Machine-Learning Based Selection and Synthesis of Candidate Metal-Insulator Transition Metal Oxides

• Published in: arXiv.org
• Main Authors: Georgescu, Alexandru B, Ren, Peiwen, Karpovich, Christopher, Olivetti, Elsa, Rondinelli, James M
• Format: Paper
• Language: English
• Published: Ithaca Cornell University Library, arXiv.org 21.03.2024
• Subjects: Chemical synthesis; Crystal structure; Density functional theory; Electronic structure; Insulators; Machine learning; Metal-insulator transition; Optoelectronic devices; Transition metal oxides
• ISSN: 2331-8422

The discovery of materials that exhibit a metal-insulator transition (MIT) is key to the development of multiple types of novel efficient microelectronic and optoelectronic devices. However, identifying MIT materials is challenging due to a combination of high computational cost of electronic structure calculations needed to understand their mechanism, the mechanisms' complexity, and the labor-intensive experimental validation process.
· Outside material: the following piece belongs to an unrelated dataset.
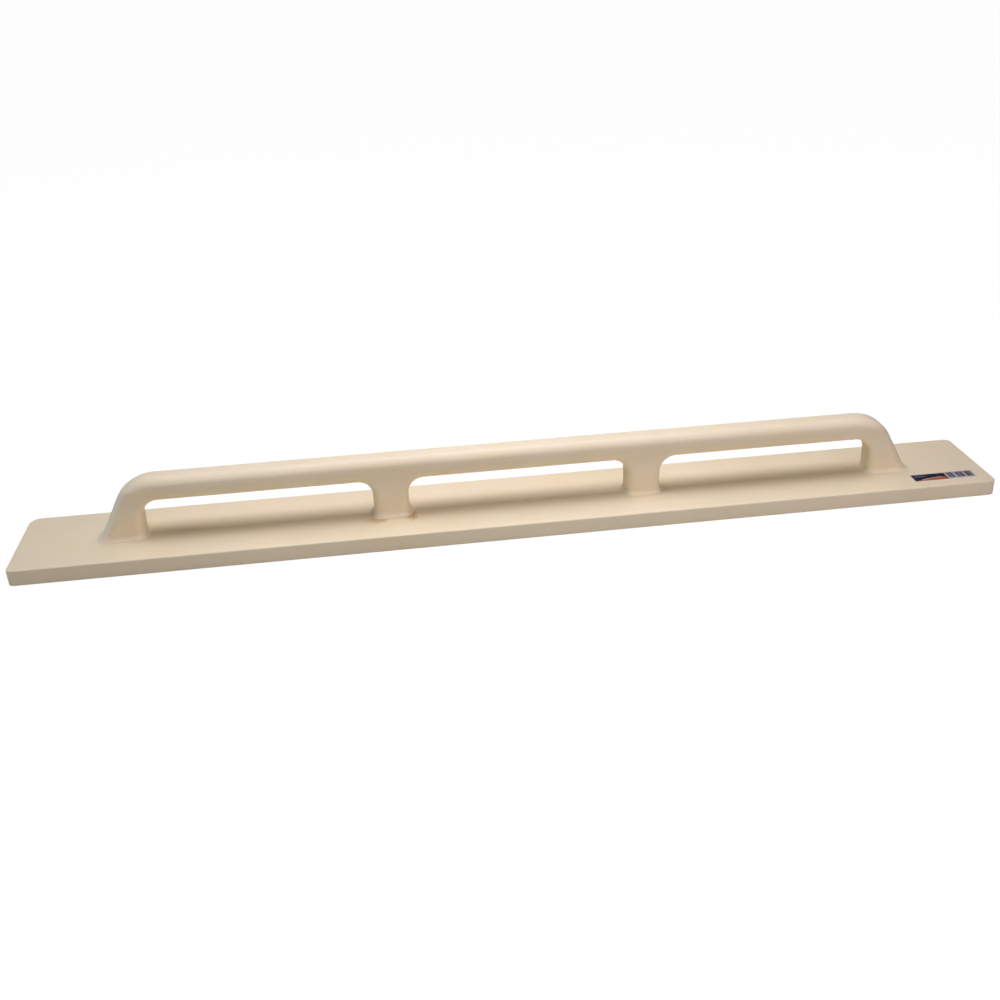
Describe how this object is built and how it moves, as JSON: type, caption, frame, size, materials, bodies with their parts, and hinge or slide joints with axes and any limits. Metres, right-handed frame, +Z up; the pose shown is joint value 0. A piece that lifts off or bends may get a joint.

To that end, we use a machine learning classification model to rapidly screen a high-throughput crystal structure database to identify candidate compounds exhibiting thermally-driven MITs. We focus on three candidate oxides, Ca\(_2\)Fe\(_3\)O\(_8\), CaCo\(_2\)O\(_4\), and CaMn\(_2\)O\(_4\), and identify their MIT mechanism using high-fidelity density functional theory calculations. Then, we provide a probabilistic estimate of which synthesis reactions may lead to their realization. Our approach couples physics-informed machine learning, density functional theory calculations, and machine learning-suggested synthesis to reduce the time to discovery and synthesis of new technologically relevant materials.